Friday, September 21, 2012

How Not to Become a Literary Dropout, Part 2

Another consideration for writers who want to sustain a career, is not to put all your eggs in one basket, to coin a phrase. If you focus your entire creative effort on one book, and invest years of your life in that book, it better be an incredibly good idea that you are the right person to carry out—and a book you can finish. But even if it’s the greatest idea on planet Earth, and you are the one person in the universe to write it, and you finish it, it may still not be the book that gets you published for the first time. Even if it is published, it may not be the work that finds the audience you’re seeking.
So I would advise you to work on multiple projects.
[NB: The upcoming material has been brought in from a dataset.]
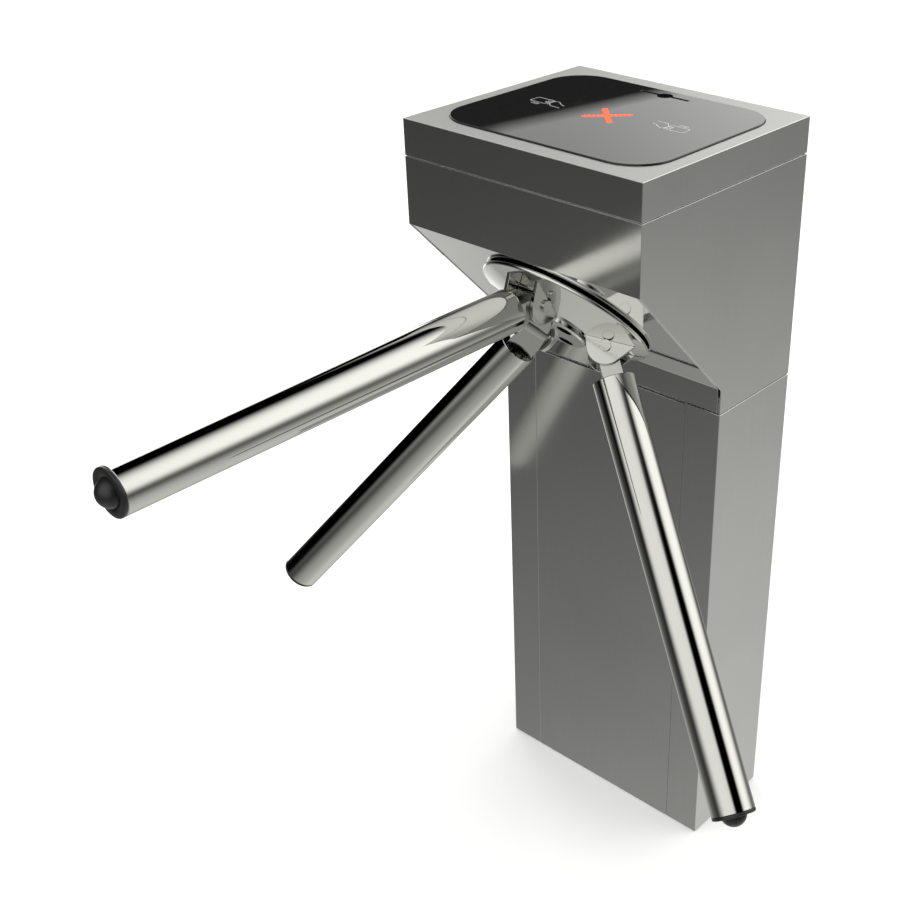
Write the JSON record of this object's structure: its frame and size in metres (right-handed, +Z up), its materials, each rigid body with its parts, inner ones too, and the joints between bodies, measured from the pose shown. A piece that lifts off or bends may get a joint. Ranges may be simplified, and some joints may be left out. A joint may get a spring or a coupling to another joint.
{
  "type": "visitor counter turnstile",
  "caption": "Pedestal tripod turnstile with a sloping hub, folding tubular arms, a glass reader panel with a lit cross and a ticket slot, and a brushed steel casing.",
  "frame": {"origin": "middle of the floor anchor pattern, on the underside of the base plate", "axes": "+Z up, the arms and the sloping hub face -Y, +X to the right of someone looking along +Y"},
  "size_m": [0.7981, 0.8465, 1.0018],
  "materials": {
    "casing_steel": "fine brushed stainless sheet",
    "slope_steel": "satin stainless sheet",
    "hub_chrome": "polished",
    "arm_steel": "polished stainless tube",
    "arm_fitting": "machined and polished",
    "cap_plastic": "moulded black",
    "screw_black": "black oxide",
    "smoked_glass": "back-printed, polished",
    "gasket_rubber": "matt",
    "lamp_red": "translucent, lit",
    "board_green": "solder mask",
    "zinc_sheet": "zinc plated sheet",
    "power_box": "ventilated box",
    "dark_casting": "dark anodised",
    "ground_steel": "ground",
    "yellow_metal": "machined",
    "coil_wrap": "coil tape",
    "flap_plastic": "moulded"
  },
  "bodies": {
    "root": {"lid_cover": "casing_steel", "reader_glass": "smoked_glass", "glass_gasket": "gasket_rubber", "lid_tray": "zinc_sheet", "cross_light": "lamp_red", "display_board": "board_green", "entry_reader_board": "board_green", "exit_reader_board": "board_green", "card_chute": "zinc_sheet", "flap_servo": "power_box", "card_bin": "zinc_sheet", "head_casing": "casing_steel", "slope_plate": "slope_steel", "neck_frame": "zinc_sheet", "pedestal_casing": "casing_steel", "front_panel": "casing_steel", "base_plate": "zinc_sheet", "cable_grommet": "cap_plastic", "power_supply": "power_box", "control_board": "board_green", "front_mech_plate": "zinc_sheet", "rear_mech_plate": "zinc_sheet", "plate_posts": "zinc_sheet", "front_housing": "dark_casting", "rear_housing": "dark_casting", "front_bearing": "ground_steel", "rear_bearing": "ground_steel", "index_block": "zinc_sheet", "index_spring": "ground_steel", "pawl_pivots": "ground_steel", "entry_solenoid": "coil_wrap", "exit_solenoid": "coil_wrap", "damper": "dark_casting", "encoder_sensor": "board_green"},
    "hub": {"hub_disc": "hub_chrome", "hub_screws": "screw_black", "spindle": "ground_steel", "index_wheel": "yellow_metal", "lock_wheel": "ground_steel", "spindle_gear": "yellow_metal", "encoder_disc": "dark_casting", "arm_lugs": "hub_chrome", "arm_pins": "hub_chrome"},
    "arm_1": {"arm_1_root": "arm_fitting", "arm_1_tube": "arm_steel", "arm_1_cap": "cap_plastic"},
    "arm_2": {"arm_2_root": "arm_fitting", "arm_2_tube": "arm_steel", "arm_2_cap": "cap_plastic"},
    "arm_3": {"arm_3_root": "arm_fitting", "arm_3_tube": "arm_steel", "arm_3_cap": "cap_plastic"},
    "damper_pinion": {"damper_pinion": "yellow_metal"},
    "entry_pawl": {"entry_pawl": "yellow_metal"},
    "exit_pawl": {"exit_pawl": "yellow_metal"},
    "entry_plunger": {"entry_plunger": "ground_steel"},
    "exit_plunger": {"exit_plunger": "ground_steel"},
    "card_flap": {"card_flap": "flap_plastic"}
  },
  "joints": [
    {"name": "hub_spin", "type": "hinge", "parent": "root", "child": "hub", "pos_m": [0, -0.15246, 0.78632], "axis": [0, -0.7219, -0.692], "continuous": true, "deforming": ["index_spring"]},
    {"name": "arm_1_drop", "type": "hinge", "parent": "hub", "child": "arm_1", "pos_m": [-0.00212, -0.21368, 0.81624], "axis": [0.9995, -0.0229, 0.0239], "range_deg": [0, 85]},
    {"name": "arm_2_drop", "type": "hinge", "parent": "hub", "child": "arm_2", "pos_m": [-0.05433, -0.14602, 0.74565], "axis": [-0.5284, -0.5875, 0.6129], "range_deg": [0, 43]},
    {"name": "arm_3_drop", "type": "hinge", "parent": "hub", "child": "arm_3", "pos_m": [0.05646, -0.14856, 0.7483], "axis": [-0.471, 0.6104, -0.6368], "range_deg": [0, 43]},
    {"name": "damper_pinion_spin", "type": "hinge", "parent": "root", "child": "damper_pinion", "pos_m": [0, -0.04596, 0.80529], "axis": [0, -0.7219, -0.692], "continuous": true},
    {"name": "entry_pawl_turn", "type": "hinge", "parent": "root", "child": "entry_pawl", "pos_m": [-0.058, -0.11763, 0.86126], "axis": [0, -0.7219, -0.692], "range_deg": [0, 12], "stiffness_Nm_per_rad": 0.1, "springref_deg": -20.05},
    {"name": "entry_plunger_slide", "type": "slide", "parent": "root", "child": "entry_plunger", "axis": [-1, 0, 0], "range_m": [0, 0.0063]},
    {"name": "exit_pawl_turn", "type": "hinge", "parent": "root", "child": "exit_pawl", "pos_m": [0.058, -0.11763, 0.86126], "axis": [0, 0.7219, 0.692], "range_deg": [0, 12], "stiffness_Nm_per_rad": 0.1, "springref_deg": -20.05},
    {"name": "exit_plunger_slide", "type": "slide", "parent": "root", "child": "exit_plunger", "axis": [1, 0, 0], "range_m": [0, 0.0063]},
    {"name": "card_flap_turn", "type": "hinge", "parent": "root", "child": "card_flap", "pos_m": [0, 0.027, 0.905], "axis": [1, 0, 0], "range_deg": [0, 80]}
  ],
  "couplings": [
    {"joint": "damper_pinion_spin", "follows": "hub_spin", "ratio": -2},
    {"joint": "entry_plunger_slide", "follows": "entry_pawl_turn", "m_per_rad": 0.0298},
    {"joint": "exit_plunger_slide", "follows": "exit_pawl_turn", "m_per_rad": 0.0298}
  ]
}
Don’t count on that first book being the one that gets you in the publisher’s door. Write a second book, and after that, a third book, even if you haven’t gotten the first manuscript published yet. Especially if you haven’t gotten the first manuscript published yet.
The nineteenth century French writer George Sand wrote more than 100 books or plays. Here’s a portrait of George Sand by the great French painter Eugène Delacroix:


Sand was famous for staying up all night to write, burning many candles. Then every morning she slept in, and entertained her children and friends all afternoon and evening. There is a story that she once finished a novel halfway through the night, and instead of going to bed, she started writing another book. We could all emulate that drive. 
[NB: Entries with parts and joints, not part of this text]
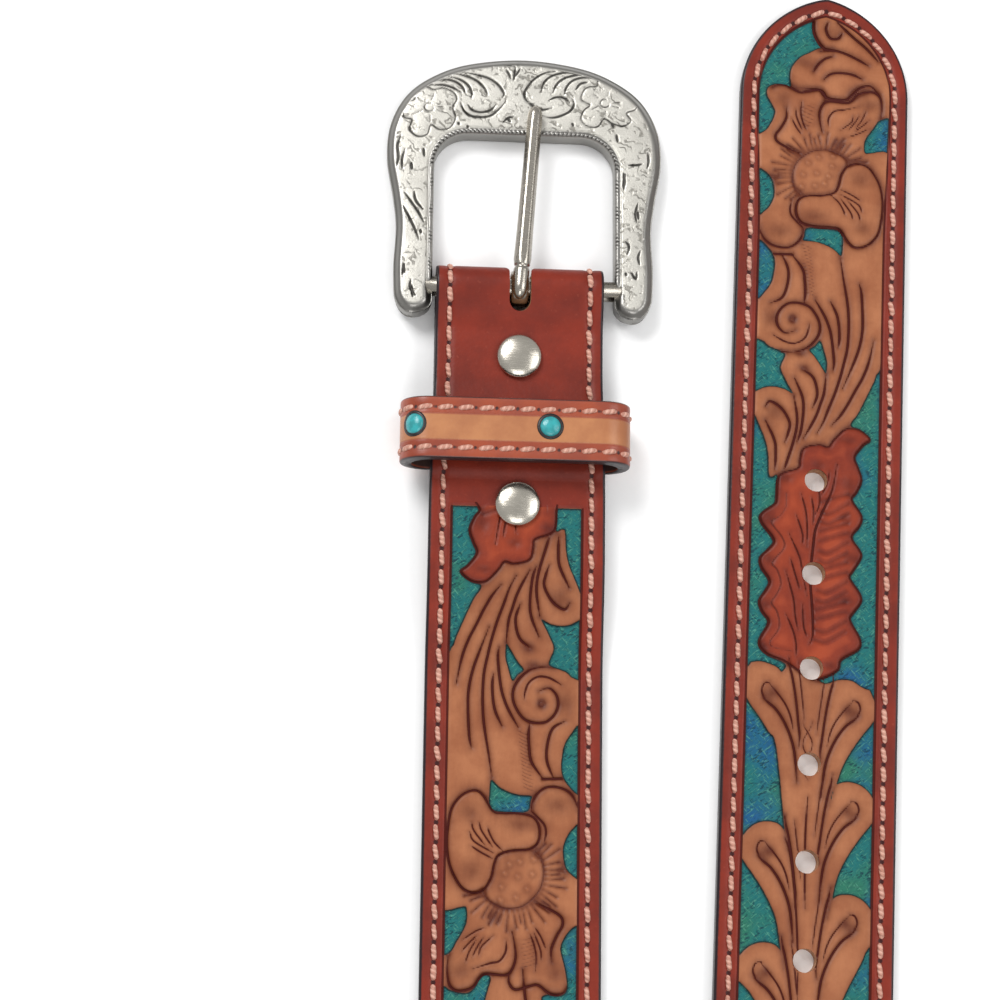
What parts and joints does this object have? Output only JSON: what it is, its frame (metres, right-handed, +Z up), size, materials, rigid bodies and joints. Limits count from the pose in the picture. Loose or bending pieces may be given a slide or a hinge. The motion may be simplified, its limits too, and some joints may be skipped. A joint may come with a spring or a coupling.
{
  "type": "western tooled belt",
  "caption": "Tooled leather belt, unbuckled, face up, with engraved buckle frame, prong, leather keeper, two snaps and prong holes; its middle turns in a loop on edge.",
  "frame": {"origin": "middle of the base of the bounding box, on the surface that the belt lies on", "axes": "+Z up, +Y along the strap towards the buckle and the tip, +X to the right, from the buckle run to the tip run"},
  "size_m": [0.1218, 0.5534, 0.0396],
  "materials": {
    "tooled_leather": "vegetable-tanned leather, red-brown border with tan, rust and turquoise tooling, satin",
    "keeper_leather": "tan leather with an orange-brown border, satin",
    "snap_metal": "nickel plated, lightly scuffed",
    "frame_metal": "engraved nickel silver, antiqued in the cuts",
    "prong_metal": "polished nickel"
  },
  "bodies": {
    "strap": {"strap": "tooled_leather", "keeper": "keeper_leather", "snap_upper": "snap_metal", "snap_lower": "snap_metal"},
    "buckle_frame": {"buckle_frame": "frame_metal"},
    "prong": {"prong": "prong_metal"}
  },
  "joints": [
    {"name": "frame_swing", "type": "hinge", "parent": "strap", "child": "buckle_frame", "pos_m": [-0.02925, 0.20279, 0.0048], "axis": [1, 0, 0], "range_deg": [-60, 40]},
    {"name": "prong_swing", "type": "hinge", "parent": "buckle_frame", "child": "prong", "pos_m": [-0.03015, 0.20279, 0.0048], "axis": [1, 0, 0], "range_deg": [0, 55]}
  ]
}
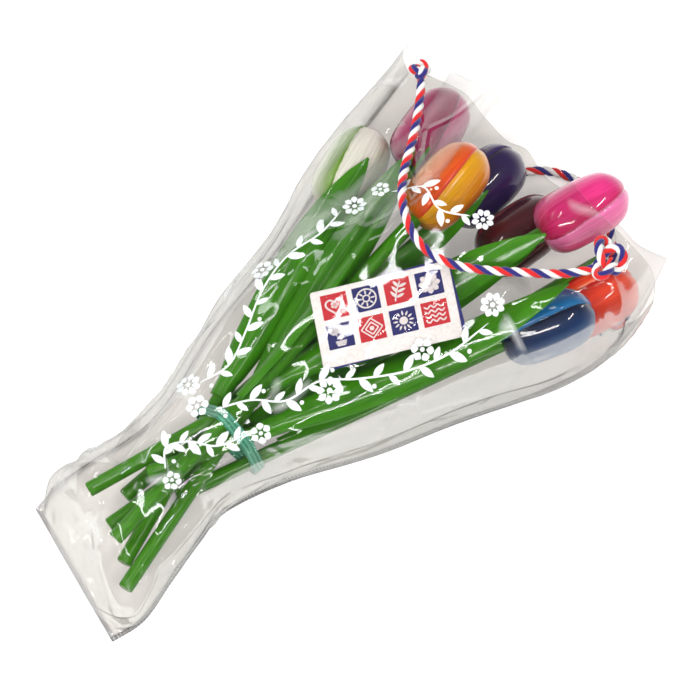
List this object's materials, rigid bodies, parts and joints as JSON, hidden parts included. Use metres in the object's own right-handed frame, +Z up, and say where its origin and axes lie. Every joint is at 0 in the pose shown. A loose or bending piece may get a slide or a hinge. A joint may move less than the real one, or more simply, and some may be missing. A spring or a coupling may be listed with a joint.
{
  "type": "wooden tulip bunch in a bag",
  "caption": "Lacquered wooden tulips tied with a band, lying in a clear film bag with cord handles and a picture card; the bunch slides out of the mouth.",
  "frame": {"origin": "middle of the bag's footprint, on the surface that the back sheet lies on", "axes": "+X along the bag from its closed end to its mouth, +Z up"},
  "size_m": [0.3587, 0.205, 0.0881],
  "materials": {
    "white_lacquer": "gloss lacquer",
    "burgundy_lacquer": "gloss lacquer",
    "yellow_lacquer": "gloss lacquer",
    "purple_lacquer": "gloss lacquer",
    "maroon_lacquer": "gloss lacquer",
    "pink_lacquer": "gloss lacquer",
    "blue_lacquer": "gloss lacquer",
    "red_lacquer": "gloss lacquer",
    "stem_lacquer": "gloss lacquer",
    "leaf_lacquer": "gloss lacquer",
    "band": "satin",
    "picture_card": "coated",
    "backing_card": "coated",
    "film": "clear gloss",
    "cord": "twisted yarn"
  },
  "bodies": {
    "bag": {"bag_back_sheet": "film", "bag_front_sheet": "film", "front_handle_cord": "cord", "back_handle_cord": "cord", "front_left_knot": "cord", "front_right_knot": "cord", "back_left_knot": "cord", "back_right_knot": "cord"},
    "bunch": {"white_head": "white_lacquer", "white_stem": "stem_lacquer", "white_leaf": "leaf_lacquer", "burgundy_head": "burgundy_lacquer", "burgundy_stem": "stem_lacquer", "burgundy_leaf": "leaf_lacquer", "yellow_head": "yellow_lacquer", "yellow_stem": "stem_lacquer", "yellow_leaf": "leaf_lacquer", "purple_head": "purple_lacquer", "purple_stem": "stem_lacquer", "purple_leaf": "leaf_lacquer", "maroon_head": "maroon_lacquer", "maroon_stem": "stem_lacquer", "maroon_leaf": "leaf_lacquer", "pink_head": "pink_lacquer", "pink_stem": "stem_lacquer", "pink_leaf": "leaf_lacquer", "blue_head": "blue_lacquer", "blue_stem": "stem_lacquer", "blue_leaf": "leaf_lacquer", "red_head": "red_lacquer", "red_stem": "stem_lacquer", "red_leaf": "leaf_lacquer", "stem_band": "band", "picture_card": "picture_card", "backing_card": "backing_card"}
  },
  "joints": [
    {"name": "bunch_slide", "type": "slide", "parent": "bag", "child": "bunch", "axis": [0.999, 0, 0.0436], "range_m": [0, 0.36]}
  ]
}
Of course, there are writers who write just one great book. The classic example is Harper Lee:

 Born in 1926, she has written just one book in her lifetime. That book happens to be To Kill a Mockingbird. In addition to winning the Pulitzer Prize and selling more than 30 million copies, the book has changed the lives of countless people who’ve read it. If you’re Harper Lee, fine, just write that one book. No complaints. But most of us are not that sort of writer. We’ve got to keep trying, throwing out more than we keep of our writing, getting better at certain aspects of this crazy job as we go along.
I’m going to make up a person who is a composite of several different creative writing students I’ve encountered. This student is terrifically talented. Not only does she write, but she’s also an accomplished professional. In short, a person with lots of skills, including excellent people skills.
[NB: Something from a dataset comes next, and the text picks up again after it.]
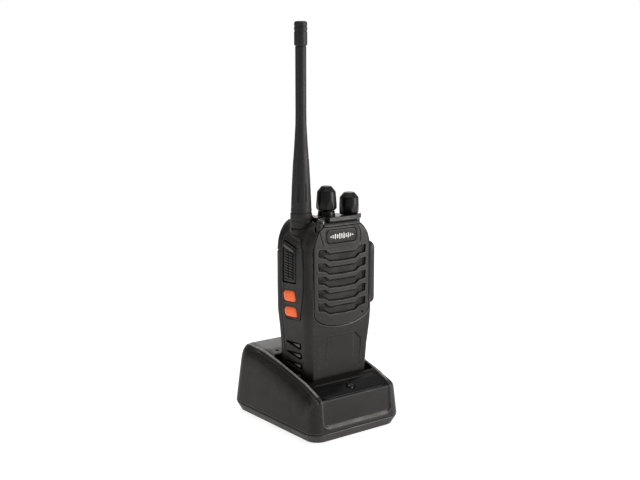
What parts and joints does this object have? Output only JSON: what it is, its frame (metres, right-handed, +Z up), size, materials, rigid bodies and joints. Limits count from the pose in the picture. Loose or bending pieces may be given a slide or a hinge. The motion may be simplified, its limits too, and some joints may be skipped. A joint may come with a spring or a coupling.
{
  "type": "two way radio",
  "caption": "Handheld two way radio with stub antenna, rotary knobs, side keys and louvred speaker, standing in a drop-in desktop charger.",
  "frame": {"origin": "centre of the charger footprint, on the table under its rubber feet", "axes": "+Z up, -Y towards the front of the radio and charger, -X towards the press-to-talk side"},
  "size_m": [0.072, 0.092, 0.2565],
  "materials": {
    "case_plastic": "satin charcoal moulded plastic with a fine grain",
    "grip_plastic": "darker matt moulded plastic",
    "gloss_black": "polished black plastic",
    "orange_key": "satin orange plastic",
    "dock_plastic": "satin charcoal moulded plastic",
    "foot_rubber": "soft rubber",
    "antenna_plastic": "matt flexible plastic over a coil",
    "clear_lens": "clear moulded plastic",
    "circuit_board": "green solder mask",
    "steel": "bright plated steel",
    "contact_metal": "gilded brass",
    "moulded_black": "black moulded plastic",
    "chassis_alloy": "die-cast alloy",
    "cell_wrap": "shrink-wrapped cell",
    "speaker_paper": "pressed paper cone"
  },
  "bodies": {
    "dock": {"dock_shell": "dock_plastic", "dock_window": "gloss_black", "dock_base": "dock_plastic", "dock_foot_front_left": "foot_rubber", "dock_foot_front_right": "foot_rubber", "dock_foot_rear_left": "foot_rubber", "dock_foot_rear_right": "foot_rubber", "dock_screw_front_left": "steel", "dock_screw_front_right": "steel", "dock_screw_rear_left": "steel", "dock_screw_rear_right": "steel", "dock_circuit_board": "circuit_board", "dock_light_pipe": "clear_lens", "dock_power_inlet": "moulded_black", "charging_pin_holder": "moulded_black"},
    "charging_pin_a": {"charging_pin_left": "contact_metal"},
    "charging_pin_b": {"charging_pin_right": "contact_metal"},
    "radio": {"front_case": "case_plastic", "speaker_fascia": "case_plastic", "badge_plate": "gloss_black", "side_key_panel": "grip_plastic", "side_switch_board": "circuit_board", "ptt_dome_switch": "steel", "upper_dome_switch": "steel", "lower_dome_switch": "steel", "accessory_jack_block": "moulded_black", "accessory_cover_pin": "steel", "control_panel": "gloss_black", "channel_switch": "steel", "volume_control": "steel", "antenna_connector": "contact_metal", "torch_lens": "clear_lens", "torch_lamp": "clear_lens", "status_light_pipe": "clear_lens", "speaker_frame": "steel", "speaker_cone": "speaker_paper", "speaker_magnet": "steel", "microphone": "steel", "main_circuit_board": "circuit_board", "radio_shield_can": "steel", "chassis": "chassis_alloy", "chassis_screw_left": "steel", "chassis_screw_right": "steel", "battery_case": "case_plastic", "battery_cover": "case_plastic", "battery_cell": "cell_wrap", "battery_board": "circuit_board", "battery_contact_left": "contact_metal", "battery_contact_right": "contact_metal"},
    "ptt": {"ptt_button": "grip_plastic"},
    "upper_key": {"side_key_upper": "orange_key"},
    "lower_key": {"side_key_lower": "orange_key"},
    "channel": {"channel_knob": "gloss_black", "channel_switch_shaft": "steel"},
    "volume": {"volume_knob": "gloss_black", "volume_control_shaft": "steel"},
    "jack_cover": {"accessory_cover": "case_plastic"},
    "aerial": {"antenna": "antenna_plastic", "antenna_cap": "antenna_plastic"},
    "latch": {"battery_latch": "grip_plastic"}
  },
  "joints": [
    {"name": "radio_lift", "type": "slide", "parent": "dock", "child": "radio", "axis": [0, 0, 1], "range_m": [0, 0.06]},
    {"name": "left_pin_press", "type": "slide", "parent": "dock", "child": "charging_pin_a", "axis": [0, 1, 0], "range_m": [0, 0.0012], "stiffness_N_per_m": 300, "springref_m": -0.0015},
    {"name": "right_pin_press", "type": "slide", "parent": "dock", "child": "charging_pin_b", "axis": [0, 1, 0], "range_m": [0, 0.0012], "stiffness_N_per_m": 300, "springref_m": -0.0015},
    {"name": "ptt_press", "type": "slide", "parent": "radio", "child": "ptt", "axis": [1, 0, 0], "range_m": [0, 0.0012], "stiffness_N_per_m": 1200, "springref_m": -0.0012},
    {"name": "upper_key_press", "type": "slide", "parent": "radio", "child": "upper_key", "axis": [1, 0, 0], "range_m": [0, 0.0009], "stiffness_N_per_m": 1200, "springref_m": -0.0012},
    {"name": "lower_key_press", "type": "slide", "parent": "radio", "child": "lower_key", "axis": [1, 0, 0], "range_m": [0, 0.0009], "stiffness_N_per_m": 1200, "springref_m": -0.0012},
    {"name": "channel_turn", "type": "hinge", "parent": "radio", "child": "channel", "pos_m": [-0.0015, -0.014, 0.14], "axis": [0, 0, -1], "range_deg": [0, 337.5]},
    {"name": "volume_turn", "type": "hinge", "parent": "radio", "child": "volume", "pos_m": [0.0169, -0.014, 0.136], "axis": [0, 0, -1], "range_deg": [0, 300]},
    {"name": "jack_cover_open", "type": "hinge", "parent": "radio", "child": "jack_cover", "pos_m": [0.0283, -0.0072, 0.098], "axis": [0, 0, 1], "range_deg": [0, 115]},
    {"name": "aerial_unscrew", "type": "hinge", "parent": "radio", "child": "aerial", "pos_m": [-0.0175, -0.009, 0.13], "axis": [0, 0, 1], "range_deg": [0, 1800]},
    {"name": "latch_press", "type": "slide", "parent": "radio", "child": "latch", "axis": [0, -1, 0], "range_m": [0, 0.0018], "stiffness_N_per_m": 400, "springref_m": -0.002}
  ]
}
She’s been done with her MFA now for about seven years, and she hasn’t published a book yet.
Why? She’s invested years in finishing the book she started as her MFA thesis. The book is a novel with a very challenging structure. It’s a work of fiction, but based solely on nonfiction stories from her own family history. That’s a tall order to fill, since in a case like that you feel you can’t change the story, even when it doesn’t work for the reader, because it’s based on fact. The manuscript also has several main characters who live in different centuries.
It could be a fascinating structure for a novel, but maybe too challenging to pull off for a first book. It’s the kind of project that might be better to work on later in life, when the mechanics of writing a good plot and having a polished style are almost second nature. 
So I would suggest that you don’t put all your chips on one number, and play that number over and over. The odds are, you will run out of chips before that number comes up. Keep working on different projects, and increase your odds of finding the readers you seek.